僕のプロジェクトでは、テクノロジーを積極的に使うようにしています。例えば、顕微鏡をパソコンに接続して麹の生え方とかをその場で見たり。そういう風にエンターテインメントにしているとみんな楽しいから盛り上がるんですよね。
人の好奇心をずっと刺激し続けるということがすごく大事です。僕は最先端の技術やおもしろい可能性を普通の人がわかるところまで表現し直すとか、子供でもそれができるようにするという方法論を作り出す人だと思っています。
■これからの経済はDIYとプロの間で形作られる
―最近では味噌作りをする人がだんだん増えてきたようですね。
ヒラク)実際に味噌を作ってみるとプロの味噌屋さんに対するリスペクトが生まれるんですよ。すると、自分が味噌を買うときに絶対に適当な味噌を買わなくなります。
消費者がちゃんとした味噌を求めるようになると、すごくニッチに追いやられていた八丁味噌なんかが復権してくるでしょう。これが文化なんですよ。
最良なのはみんなが「生産者」になることだと思います。これからは、DIYでやっているのか、プロとしてやっているのかというところのギャップの中に経済や文化が生まれていきます。DIYで作ることによってプロに対するリスペクトが生まれ、だんだんと自分の目で「本物」を選ぶようになるのです。
市場で本物が選ばれると生産者もクオリティを上げる方向に動き、最終的にはそれがブランディングに結びついていきます。そういったボトムアップ型のブランディングをしながら世界に通用するようなものを作っていくというのは一番強いカルチャーの作り方だと思います。
―ヒラクさんの教えるメソッドやコンテンツはクリエイティブコモンズになっていますよね。オープンソースにこだわる理由は何ですか?

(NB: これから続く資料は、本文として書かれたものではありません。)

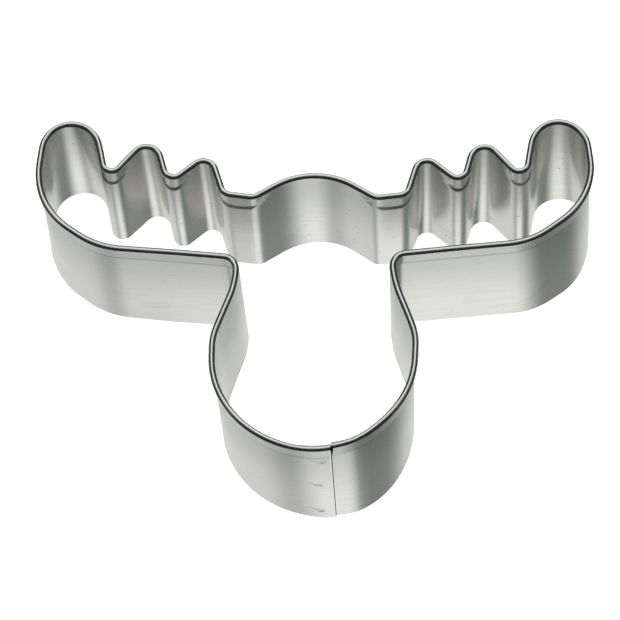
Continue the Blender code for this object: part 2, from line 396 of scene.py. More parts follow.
creases = {                         # the folding tool's marks on the inside, smile-shaped, under the rim
    "depth": 0.0038,
    "push": 0.0002,
    "edge": 0.0003,
    "fade": 0.0007,                 # from the rim down to the full push
    "lineShadeReach": 0.0004,           # painted shade, either side of the line
    "lineShadeEnds": 0.45,              # no painted shade where the line has risen to this share of its depth
    "places": [                     # from which bend to which, and how much of the push
        ("outerValley", "outerValley", 0.7),
        ("innerValley", "innerValley", 1.0),
        ("crownFoot", "crownSide", 0.9),
        ("crownSideLeft", "crownFootLeft", 0.9),
        ("innerValleyLeft", "innerValleyLeft", 1.0),
        ("outerValleyLeft", "outerValleyLeft", 0.9),
    ],
    "pastBend": 0.001,              # how far a crease reaches past its bends
}

seamMarks = {
    "leftCut": 0.00007,             # how far the hem's ends are cut back at the seam, at their top
    "rightCut": 0.00014,
    "cutReach": 0.0016,
    "dentDepth": 0.00005,           # of each weld, which has a shallow trail to its left
    "dentRadius": 0.0005,
    "trailLength": 0.0028,
    "trailStart": 0.05,             # its share that lies past the weld's middle
    "trailWidth": 0.00036,
    "trailDepth": 0.00002,
    "trailRise": 0.4,
    "markWidth": 0.0001,            # the heat mark's, at its far end
    "markNose": 0.0004,             # and how far it runs past the weld's middle
    "shifts": {                     # along the strip and upwards, from the middle of the CAD's spot
        "weld_spot_upper": (0.0004, 0.0001),
        "weld_spot_middle": (-0.0003, 0.0005),
        "weld_spot_lower": (-0.0003, 0.0),
    },
    "fineBeside": 0.003,            # the finer mesh round a dent
    "fineAbove": 0.001,
    "fineCuts": 3,
    "ringReach": 1.6,               # dent radii, from 1 on: the ring that a weld takes its direction from
}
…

ヒラク)僕は、発酵業界が低迷している理由のひとつは生産者が技術を囲い込み過ぎてきたことだと思っています。特許や商標で技術を囲い込むのは短期的に儲けるにはよかったかもしれませんが、発酵文化の寿命は長いのでそういう考え方だと後々首を絞めることになってしまいます。
昔は手作りしていた発酵食品の技術が見えなくなると買わなきゃいけなくなりますよね。そのときに消費者はどんな発酵食品がいいかという判断基準を持っていないので結局は安い物を求めてしまいがちです。でも一番安い物って偽物みたいな発酵食品が多いから、そうすると発酵文化自体の崩壊につながってしまうんです。

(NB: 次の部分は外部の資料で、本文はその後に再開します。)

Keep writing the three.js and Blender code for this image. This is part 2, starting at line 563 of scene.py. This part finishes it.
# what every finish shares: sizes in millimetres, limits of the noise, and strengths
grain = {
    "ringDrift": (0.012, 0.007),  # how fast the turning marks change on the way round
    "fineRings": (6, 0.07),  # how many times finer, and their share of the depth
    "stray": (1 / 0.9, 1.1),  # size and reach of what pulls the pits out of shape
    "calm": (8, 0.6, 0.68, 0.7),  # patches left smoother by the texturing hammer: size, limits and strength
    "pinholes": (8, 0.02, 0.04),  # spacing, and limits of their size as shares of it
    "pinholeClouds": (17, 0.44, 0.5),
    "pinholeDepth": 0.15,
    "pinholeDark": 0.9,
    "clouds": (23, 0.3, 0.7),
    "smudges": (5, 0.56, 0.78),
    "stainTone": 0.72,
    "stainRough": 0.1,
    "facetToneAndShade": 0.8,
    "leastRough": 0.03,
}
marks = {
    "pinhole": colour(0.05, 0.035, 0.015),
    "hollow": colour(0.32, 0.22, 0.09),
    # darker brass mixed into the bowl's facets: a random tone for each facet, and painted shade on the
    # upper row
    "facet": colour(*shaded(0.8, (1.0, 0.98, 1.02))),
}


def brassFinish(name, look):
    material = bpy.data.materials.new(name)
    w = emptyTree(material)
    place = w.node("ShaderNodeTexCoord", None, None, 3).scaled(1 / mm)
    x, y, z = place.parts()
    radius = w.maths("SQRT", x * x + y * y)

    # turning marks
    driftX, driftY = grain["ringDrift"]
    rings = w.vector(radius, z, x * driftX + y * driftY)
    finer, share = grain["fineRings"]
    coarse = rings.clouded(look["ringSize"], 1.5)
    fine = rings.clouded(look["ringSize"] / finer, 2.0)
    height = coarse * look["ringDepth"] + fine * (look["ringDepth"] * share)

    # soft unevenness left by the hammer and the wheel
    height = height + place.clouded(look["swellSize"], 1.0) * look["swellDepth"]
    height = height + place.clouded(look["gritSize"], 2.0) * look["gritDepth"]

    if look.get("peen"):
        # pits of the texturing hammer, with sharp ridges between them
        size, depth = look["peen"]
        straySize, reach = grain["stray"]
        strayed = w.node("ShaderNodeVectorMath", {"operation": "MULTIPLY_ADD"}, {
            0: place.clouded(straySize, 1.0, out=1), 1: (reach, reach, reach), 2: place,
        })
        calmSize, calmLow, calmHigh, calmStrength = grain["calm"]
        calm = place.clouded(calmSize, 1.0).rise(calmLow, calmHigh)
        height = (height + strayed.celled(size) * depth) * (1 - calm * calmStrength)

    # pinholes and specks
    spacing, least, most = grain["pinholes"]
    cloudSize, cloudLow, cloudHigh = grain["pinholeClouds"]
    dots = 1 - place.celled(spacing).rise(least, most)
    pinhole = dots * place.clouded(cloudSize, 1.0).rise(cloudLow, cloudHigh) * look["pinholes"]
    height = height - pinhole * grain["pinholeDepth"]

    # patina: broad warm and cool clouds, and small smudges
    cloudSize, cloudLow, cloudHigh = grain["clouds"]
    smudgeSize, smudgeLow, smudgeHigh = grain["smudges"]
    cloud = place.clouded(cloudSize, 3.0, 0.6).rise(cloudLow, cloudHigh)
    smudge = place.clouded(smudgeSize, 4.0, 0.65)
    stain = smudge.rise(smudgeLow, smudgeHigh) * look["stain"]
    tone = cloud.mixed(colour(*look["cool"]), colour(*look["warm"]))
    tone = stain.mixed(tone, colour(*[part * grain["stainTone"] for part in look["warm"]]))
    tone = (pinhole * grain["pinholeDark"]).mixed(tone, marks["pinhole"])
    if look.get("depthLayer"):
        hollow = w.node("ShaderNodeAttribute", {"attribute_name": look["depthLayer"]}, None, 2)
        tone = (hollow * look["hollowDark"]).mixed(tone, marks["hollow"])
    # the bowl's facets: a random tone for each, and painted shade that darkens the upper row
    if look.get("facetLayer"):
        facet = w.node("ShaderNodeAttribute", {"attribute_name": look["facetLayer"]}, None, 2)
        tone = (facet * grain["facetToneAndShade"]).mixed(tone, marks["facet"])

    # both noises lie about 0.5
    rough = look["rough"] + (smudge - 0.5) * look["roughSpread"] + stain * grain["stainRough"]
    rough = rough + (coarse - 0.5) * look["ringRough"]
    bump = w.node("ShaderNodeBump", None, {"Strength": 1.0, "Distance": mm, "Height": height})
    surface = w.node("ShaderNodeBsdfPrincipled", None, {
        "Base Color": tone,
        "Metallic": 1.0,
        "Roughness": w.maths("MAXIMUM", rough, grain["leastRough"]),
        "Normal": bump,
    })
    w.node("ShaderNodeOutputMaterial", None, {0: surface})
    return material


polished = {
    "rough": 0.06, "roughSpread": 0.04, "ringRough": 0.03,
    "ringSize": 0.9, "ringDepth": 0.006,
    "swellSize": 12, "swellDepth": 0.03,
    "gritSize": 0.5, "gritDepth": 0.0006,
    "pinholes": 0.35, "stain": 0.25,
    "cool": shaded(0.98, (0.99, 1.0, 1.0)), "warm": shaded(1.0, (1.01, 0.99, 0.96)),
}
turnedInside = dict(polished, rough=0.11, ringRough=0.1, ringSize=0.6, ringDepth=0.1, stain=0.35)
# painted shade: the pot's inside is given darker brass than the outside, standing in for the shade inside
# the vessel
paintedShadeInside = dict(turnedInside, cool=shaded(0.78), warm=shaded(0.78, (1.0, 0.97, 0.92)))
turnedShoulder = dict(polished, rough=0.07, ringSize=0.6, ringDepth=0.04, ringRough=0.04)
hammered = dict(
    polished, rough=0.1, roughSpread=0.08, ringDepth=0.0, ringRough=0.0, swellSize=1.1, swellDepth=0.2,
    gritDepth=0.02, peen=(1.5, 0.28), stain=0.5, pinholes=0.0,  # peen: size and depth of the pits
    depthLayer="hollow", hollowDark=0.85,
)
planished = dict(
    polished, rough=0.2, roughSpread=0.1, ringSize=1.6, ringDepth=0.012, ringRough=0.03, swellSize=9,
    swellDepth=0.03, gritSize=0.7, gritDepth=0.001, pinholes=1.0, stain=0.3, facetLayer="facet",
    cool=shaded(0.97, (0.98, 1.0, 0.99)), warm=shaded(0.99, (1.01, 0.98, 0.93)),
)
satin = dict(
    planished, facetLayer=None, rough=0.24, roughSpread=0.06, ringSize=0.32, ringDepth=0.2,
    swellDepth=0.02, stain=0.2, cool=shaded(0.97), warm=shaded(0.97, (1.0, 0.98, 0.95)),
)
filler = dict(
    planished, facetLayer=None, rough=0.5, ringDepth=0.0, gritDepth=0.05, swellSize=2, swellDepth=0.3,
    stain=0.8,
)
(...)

だったら僕は全く逆のことをやろうと技術やメソッドをオープンにしています。そうすることで、DIYで作る人が増えてくるとDIYの人のプロの間でお互いを認めあう関係ができてくるでしょう。
「オープンソース」と「DIY」が強い文化を作るカギです。僕はその流れを発酵の世界でもう一度作っていきたいです。その実践の一つとして、最近自宅にDIYで発酵デザインラボを作り始めました。そこにはバイオマスの技術を集めますが、オープンソースにしてその方法論を広げていきたいと考えています。
【プロフィール】
小倉ヒラク/発酵デザイナー、アートディレクター
「見えない発酵菌たちのはたらきを、デザインを通して見えるようにする」ことを目指し、発酵を研究しながら、全国各地の醸造家たちと商品開発や絵本・アニメの制作やワークショップを行っている。『てまえみそのうた』でグッドデザイン賞2014受賞。2015年より「こうじづくりワークショップ」を全国で展開中。最近は自宅のキッチンで発酵デザインラボを制作中。